Bullying in schools is not random. Research consistently shows that it is structured around status hierarchies, social comparison, and the need for peer validation. Understanding this matters because it points to why certain school environments produce more bullying than others, and why Montessori classrooms, in particular, are structurally different in ways that reduce the conditions that allow bullying to take root.
This article explains the specific mechanisms: what Montessori does and does not do, what the research evidence shows, and where the honest limits of that evidence lie.
What this article covers
- Why status hierarchies in conventional schools create conditions for bullying
- Four structural features of Montessori that disrupt those conditions
- What the research on social outcomes in Montessori actually shows
- The honest limits: what Montessori can and cannot guarantee
- What parents can do to extend these principles at home
Why Bullying Happens: The Social Structure That Enables It
Bullying is not caused by “bad” individual children. Research on its origins consistently points to social structures and environmental conditions that make it more or less likely. According to a review published in PMC (2024), most children who bully others hold considerable social power within their peer network and are often perceived by peers as popular, socially skilled, and leaders. They use aggression instrumentally to establish and maintain their social position.

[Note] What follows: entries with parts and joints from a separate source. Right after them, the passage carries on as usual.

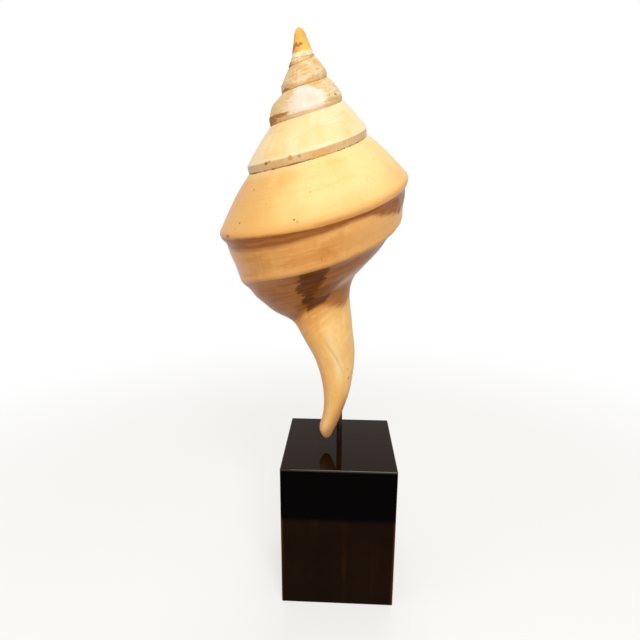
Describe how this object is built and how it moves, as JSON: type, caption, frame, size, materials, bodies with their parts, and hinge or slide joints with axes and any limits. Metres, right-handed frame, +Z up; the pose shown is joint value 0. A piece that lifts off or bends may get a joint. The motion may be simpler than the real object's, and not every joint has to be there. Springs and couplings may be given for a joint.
{
  "type": "trumpet shell on display stand",
  "caption": "Long spired sea shell with a sharp shoulder and a drawn-out canal, held point-up on a slim metal rod in a tall lacquered block.",
  "frame": {"origin": "centre of the block's flat underside", "axes": "+Z up from the block to the tip of the spire; -Y is the side shown, the shell's back; the mouth opens toward +Y"},
  "size_m": [0.1902, 0.1796, 0.5992],
  "materials": {
    "shell": "polished apricot and cream shell, paler at the spire",
    "rod": "dark bronze",
    "block": "high-gloss black lacquer"
  },
  "bodies": {
    "root": {"trumpet_shell": "shell", "mounting_rod": "rod", "base_block": "block"}
  },
  "joints": []
}
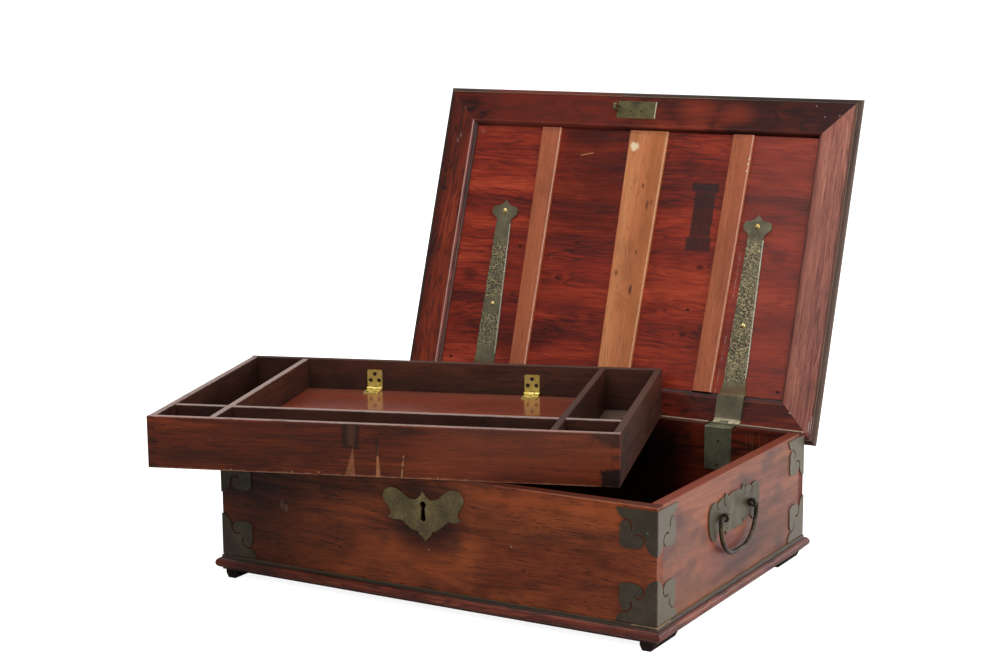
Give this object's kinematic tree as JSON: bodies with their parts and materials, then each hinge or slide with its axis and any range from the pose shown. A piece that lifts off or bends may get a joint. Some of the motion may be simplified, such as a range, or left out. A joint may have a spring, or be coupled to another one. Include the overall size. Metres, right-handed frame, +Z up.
{
  "type": "traveling desk box",
  "caption": "Moulded hardwood desk box with a hinged panelled lid, a lift-out compartment till with an inner flap, a box lock, scrolled metal mounts and bail side handles.",
  "frame": {"origin": "centre of the case's footprint, on the surface that its four feet stand on", "axes": "+X runs to the right along the front, +Y from the front (lock side) to the back (hinge side), +Z up"},
  "size_m": [0.6261, 0.5884, 0.483],
  "materials": {
    "case_wood": "old red-brown hardwood, waxed and worn",
    "moulding_wood": "darker stained hardwood moulding",
    "plain_wood": "dark unfinished hardwood",
    "mount_brass": "cast brass, patinated almost black",
    "escutcheon_brass": "patinated brass with rubbed edges",
    "lock_iron": "old iron lock, dull",
    "link_brass": "dull brass",
    "handle_plate_brass": "patinated brass",
    "bail_brass": "dark patinated brass, rubbed bright where held",
    "hinge_brass": "dark patinated brass",
    "nail_brass": "bright domed brass",
    "strap_brass": "mottled engraved brass",
    "batten_wood": "lighter replaced hardwood",
    "panel_wood": "deep red hardwood, satin",
    "lid_wood": "old red-brown hardwood",
    "flap_wood": "dark polished hardwood",
    "butt_brass": "clean bright brass",
    "till_wood": "dark hardwood, thin boards"
  },
  "bodies": {
    "case": {"case_front": "case_wood", "case_back": "case_wood", "case_left": "case_wood", "case_right": "case_wood", "case_floor": "case_wood", "till_ledges": "plain_wood", "feet": "plain_wood", "base_moulding_front": "moulding_wood", "base_moulding_right": "moulding_wood", "base_moulding_back": "moulding_wood", "base_moulding_left": "moulding_wood", "mount_upper_front_left": "mount_brass", "mount_upper_front_right": "mount_brass", "mount_upper_back_left": "mount_brass", "mount_upper_back_right": "mount_brass", "mount_lower_front_left": "mount_brass", "mount_lower_front_right": "mount_brass", "mount_lower_back_left": "mount_brass", "mount_lower_back_right": "mount_brass", "escutcheon": "escutcheon_brass", "escutcheon_nails": "escutcheon_brass", "lock_case": "lock_iron", "lock_cap": "lock_iron", "handle_plate_left": "handle_plate_brass", "handle_plate_right": "handle_plate_brass", "handle_eyes_left": "bail_brass", "handle_eyes_right": "bail_brass", "hinge_leaf_left": "hinge_brass", "hinge_leaf_right": "hinge_brass", "hinge_pins": "hinge_brass"},
    "lid": {"lid_rail_front": "lid_wood", "lid_rail_back": "lid_wood", "lid_rail_left": "lid_wood", "lid_rail_right": "lid_wood", "lid_panel": "panel_wood", "lid_batten_left": "batten_wood", "lid_batten_centre": "batten_wood", "lid_batten_right": "batten_wood", "strap_left": "strap_brass", "strap_right": "strap_brass", "strap_nails": "nail_brass", "lock_link": "link_brass"},
    "till": {"till_front": "till_wood", "till_back": "till_wood", "till_left": "till_wood", "till_right": "till_wood", "till_floor": "till_wood", "till_divider_left": "till_wood", "till_divider_right": "till_wood", "till_divider_long": "till_wood", "flap_bearers": "till_wood", "flap_hinge_wall_leaves": "butt_brass", "flap_hinge_pins": "butt_brass"},
    "flap": {"till_flap": "flap_wood", "flap_hinge_flap_leaves": "butt_brass"},
    "bail_left": {"handle_bail_left": "bail_brass"},
    "bail_right": {"handle_bail_right": "bail_brass"},
    "bolt": {"lock_bolt": "lock_iron"}
  },
  "joints": [
    {"name": "lid_hinge", "type": "hinge", "parent": "case", "child": "lid", "pos_m": [0, 0.1781, 0.13615], "axis": [1, 0, 0], "range_deg": [0, 108.26]},
    {"name": "till_lift", "type": "slide", "parent": "case", "child": "till", "axis": [0, -1, 0], "range_m": [0, 0.42]},
    {"name": "flap_hinge", "type": "hinge", "parent": "till", "child": "flap", "pos_m": [-0.13863, 0.09536, 0.1585], "axis": [-0.9464, -0.3231, 0], "range_deg": [0, 92]},
    {"name": "bail_left_swing", "type": "hinge", "parent": "case", "child": "bail_left", "pos_m": [-0.256, -0.005, 0.096], "axis": [0, 1, 0], "range_deg": [0, 165]},
    {"name": "bail_right_swing", "type": "hinge", "parent": "case", "child": "bail_right", "pos_m": [0.256, -0.005, 0.096], "axis": [0, -1, 0], "range_deg": [0, 165]},
    {"name": "lock_throw", "type": "slide", "parent": "case", "child": "bolt", "axis": [-1, 0, 0], "range_m": [0, 0.01]}
  ],
  "couplings": [
    {"joint": "till_lift", "follows": "lid_hinge", "m_per_rad": 0.218}
  ]
}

This means bullying is fundamentally a status phenomenon. It thrives in environments where status hierarchies are clear, where social comparison is constant, where peer groups are fixed and closed, and where children have few legitimate ways to establish their position other than through dominance. Most conventional school environments create exactly these conditions, often unintentionally:
Grades and academic ranking
Visible ranking systems create clear winners and losers. Children at the bottom of visible hierarchies are more vulnerable; those at the top have social capital to protect or leverage.
Single-age cohorts
Children spending all day with the same 25-30 peers of identical age creates intense social comparison and closed social groups where peer pressure concentrates.
Competition for limited teacher attention
When the teacher is the primary source of approval and feedback, children compete for that approval, creating performance-based social dynamics.
Reward and recognition systems
Star charts, student-of-the-week, public praise for achievement all make the status hierarchy visible and create clear targets for both emulation and resentment.
Montessori classrooms remove or significantly alter all four of these structural features. This is not accidental. It reflects Montessori’s philosophy that children should work for intrinsic satisfaction rather than social approval, and that a community of learners functions better when cooperation replaces competition. The question is whether these structural differences translate into measurable differences in social outcomes.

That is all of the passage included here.